Changement radical de tonalité pour The Forest of Athens, qui résonne pourtant très bien avec la pièce précédente. C’est que cette comédie proposée en exclusivité à la Grange de Dorigny bâtit son intrigue, ses personnages et ses ressorts humoristiques sur le modèle shakespearien. La pièce s’ouvre ainsi sur une scène inaugurale de losers alcoolisés atemporels servis par une barmaid tout aussi désabusée. L’échappatoire au réel déceptif est cette fois le moteur du début de l’intrigue, non pas de son terme, et lance l’aventure. Cette dernière a pour cadre une forêt éminemment shakespearienne, dans laquelle créatures fantastiques côtoient clowns ou magiciens ratés en un pot-pourri d’As You Like It, A Midsummer Night’s Dream ou même Macbeth, les terribles sorcières devenant élèves potaches. Les gags s’enchaînent en saynètes entrecoupées par de trop longs noirs, les références à la pop culture sont parfois lourdes mais le tout fonctionne et contribue à remuer le terreau élisabéthain. Une véritable intrigue est maintenue malgré le découpage, une quête pseudo-héroïque et burlesque qui captive le spectateur. Le jeu sur les différents types de comique, l’inversion des genres comme motif humoristique et narratif, les quiproquos en chaîne se révèlent véritablement intemporels. Ce qui semblait a priori une entreprise trop ambitieuse et risquant le mauvais goût – comment marier de grandes pièces et de la comédie musicale sans risque? – impressionne par la simplicité des mécanismes apparents et la richesse de l’intertexte avec l’univers shakespearien.

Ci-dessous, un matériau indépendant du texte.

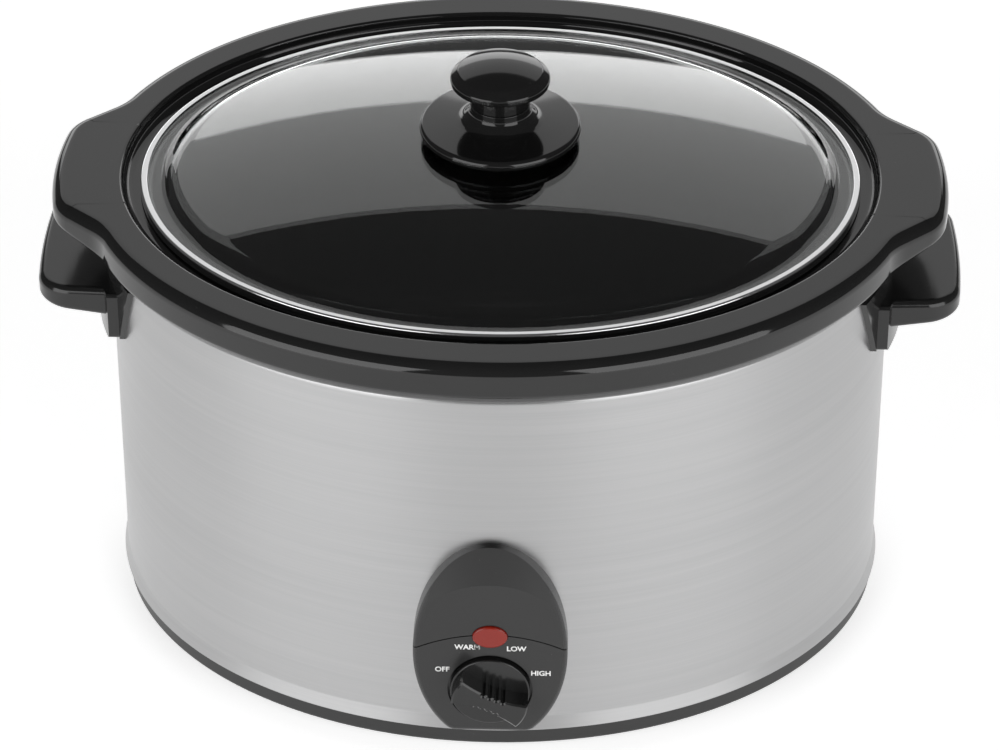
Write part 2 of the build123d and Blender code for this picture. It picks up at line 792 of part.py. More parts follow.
# The grip is a shelf, thinner at its tip
grip_tip = grip_reach - grip_bulge
with BuildPart() as handle_grip:
    with BuildSketch(Plane.XY.offset(grip_top - grip_root_thickness)) as grip_outline:
        with BuildLine():
            Polyline(
                (grip_tip, -grip_tip_half_width),
                (half_length - plate_half_width, -grip_root_half_width),
                (half_length - plate_half_width, grip_root_half_width),
                (grip_tip, grip_tip_half_width),
            )
            tip_corner = (grip_tip, grip_tip_half_width)
            ThreePointArc(tip_corner, (grip_reach, 0), (grip_tip, -grip_tip_half_width))
        make_face()
        fillet(grip_outline.vertices().group_by(Axis.X)[-1], grip_corner)
    extrude(amount=grip_root_thickness)
    fillet(edges_at(handle_grip, grip_top).sort_by(Axis.X)[1:], grip_top_round)
    with BuildSketch(Plane.XZ):
        Polygon(
            (half_length, grip_top - grip_root_thickness),
            (2 * grip_reach - half_length, grip_top - grip_root_thickness),
            (2 * grip_reach - half_length, grip_top - 2 * grip_tip_thickness + grip_root_thickness),
            align=None,
        )
    extrude(amount=grip_root_half_width, both=True, mode=Mode.SUBTRACT)
    grip_underside = handle_grip.faces().sort_by(Axis.Z)[1]
    fillet(grip_underside.edges().sort_by(Axis.X)[1:], grip_under_round)


screw_seat = shell_reach_x(handle_screw_spacing / 2 + handle_screw_head_radius, -shell_wall)
screw_end = shell_reach_x(handle_screw_spacing / 2) + handle_screw_bite
with BuildPart() as handle_right:
    add(handle_wings.part)
    add(handle_plate.part)
    add(handle_grip.part)
    add(shell_outside.part, mode=Mode.SUBTRACT)
    for y, z in handle_screws:
        add(side_disc(handle_screw_radius, screw_seat, screw_end, y, z), mode=Mode.SUBTRACT)
write(handle_right.part, "handle_right")

with BuildPart() as handle_left:
    mirror(handle_right.part, about=Plane.YZ)
write(handle_left.part, "handle_left")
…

Les deux metteuses en scène ont en somme su transcender les nombreuses contraintes financières, matérielles et distributives pour offrir de véritables œuvres à un public qui était simplement venu voir des pièces. Rarement le barde de Stratford aura trouvé une meilleure utilisation de son matériau initial et du potentiel de troupes pourtant amatrices et circonstancielles. On a déjà hâte de les retrouver en 2016, pour autant qu’elles se produisent à nouveau – As They Like It.